Data Sampler

Selects a subset of data instances from an input dataset.

Inputs
Data
input dataset
Outputs
Data Sample
sampled data instances
Remaining Data
out-of-sample data

The Data Sampler widget implements several means of sampling data from an input channel. It outputs a sampled and a complementary dataset (with instances from the input set that are not included in the sampled dataset). The output is processed after the input dataset is provided and Sample Data is pressed.

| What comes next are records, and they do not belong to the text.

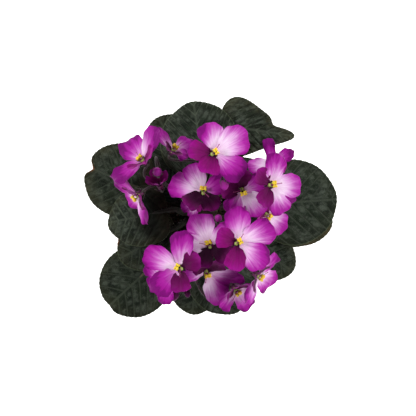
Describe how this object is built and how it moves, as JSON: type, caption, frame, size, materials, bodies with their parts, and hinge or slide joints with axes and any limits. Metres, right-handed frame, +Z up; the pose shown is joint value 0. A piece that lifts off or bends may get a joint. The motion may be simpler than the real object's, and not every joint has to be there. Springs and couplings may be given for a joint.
{
  "type": "potted african violet",
  "caption": "Potted flowering house plant: a low rosette of round dark velvety leaves under a cluster of magenta and white five-lobed flowers, in a plain tapered pot.",
  "frame": {"origin": "middle of the flat underside of the pot", "axes": "+Z up; +Y towards the back of the plant, the upper edge of a view from straight above"},
  "size_m": [0.1771, 0.155, 0.1615],
  "materials": {
    "pot": "satin terracotta-coloured plastic",
    "soil": "moist dark peat with pale grit",
    "stem": "dull green stem with fine hairs",
    "leaf": "very dark green velvet with short pale hairs",
    "petal": "thin petals, white at the throat, streaked to magenta at the edge",
    "stamen": "bright yellow, finely grained",
    "bud": "dark magenta with fine hairs",
    "flower_stalk": "purple-brown, covered in pale hairs"
  },
  "bodies": {
    "root": {"pot": "pot", "soil": "soil", "crown": "stem", "leaf_01": "leaf", "leaf_02": "leaf", "leaf_03": "leaf", "leaf_04": "leaf", "leaf_05": "leaf", "leaf_06": "leaf", "leaf_07": "leaf", "leaf_08": "leaf", "leaf_09": "leaf", "leaf_10": "leaf", "leaf_11": "leaf", "leaf_12": "leaf", "leaf_13": "leaf", "leaf_14": "leaf", "leaf_15": "leaf", "flower_01": "petal", "flower_02": "petal", "flower_03": "petal", "flower_04": "petal", "flower_05": "petal", "flower_06": "petal", "flower_07": "petal", "flower_08": "petal", "flower_09": "petal", "flower_10": "petal", "flower_11": "petal", "flower_12": "petal", "flower_13": "petal", "flower_14": "petal", "flower_15": "petal", "flower_16": "petal", "flower_17": "petal", "flower_18": "petal", "stamens_01": "stamen", "stamens_02": "stamen", "stamens_03": "stamen", "stamens_04": "stamen", "stamens_05": "stamen", "stamens_06": "stamen", "stamens_08": "stamen", "stamens_09": "stamen", "stamens_10": "stamen", "stamens_11": "stamen", "stamens_12": "stamen", "stamens_13": "stamen", "stamens_14": "stamen", "stamens_15": "stamen", "bud_01": "bud", "bud_02": "bud", "bud_03": "bud", "bud_04": "bud", "bud_05": "bud", "stalk_left": "flower_stalk", "stalk_back": "flower_stalk", "stalk_right": "flower_stalk", "stalk_middle": "flower_stalk", "stalk_front": "flower_stalk"}
  },
  "joints": []
}
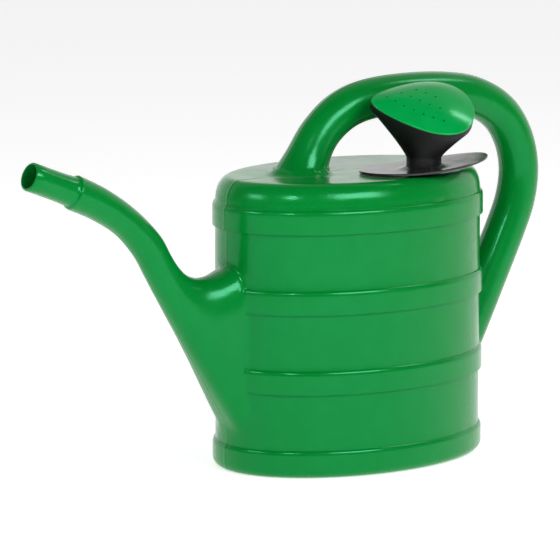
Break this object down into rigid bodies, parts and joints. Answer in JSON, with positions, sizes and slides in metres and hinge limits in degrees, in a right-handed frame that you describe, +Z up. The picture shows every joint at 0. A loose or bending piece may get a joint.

../../_images/DataSampler-stamped.png
  1. Information on the input and output dataset
  2. The desired sampling method:
    • Fixed proportion of data returns a selected percentage of the entire data (e.g. 70% of all the data)
    • Fixed sample size returns a selected number of data instances with a chance to set Sample with replacement, which always samples from the entire dataset (does not subtract instances already in the subset)
    • Cross Validation partitions data instances into complementary subsets, where you can select the number of folds (subsets) and which fold you want to use as a sample.
  3. Replicable sampling maintains sampling patterns that can be carried across users, while stratification mimics the composition of the input dataset.
  4. Produce a report.
  5. Press Sample data to output the data sample.

Examples

First, let’s see how the Data Sampler works. Let’s look at the information on the original dataset in the Data Info widget. We see there are 24 instances in the data (we used lenses.tab). We sampled the data with the Data Sampler widget and we chose to go with a fixed sample size of 5 instances for simplicity. We can observe the sampled data in the Data Table widget. The second Data Table shows the remaining 19 instances that weren’t in the sample.

../../_images/DataSampler-Example1.png

In the workflow below, we have sampled 10 data instances from the Iris dataset and sent the original data and the sample to Scatter Plot widget for exploratory data analysis. The sampled data instances are plotted with filled circles, while the original dataset is represented with empty circles.

../../_images/DataSampler-Example.png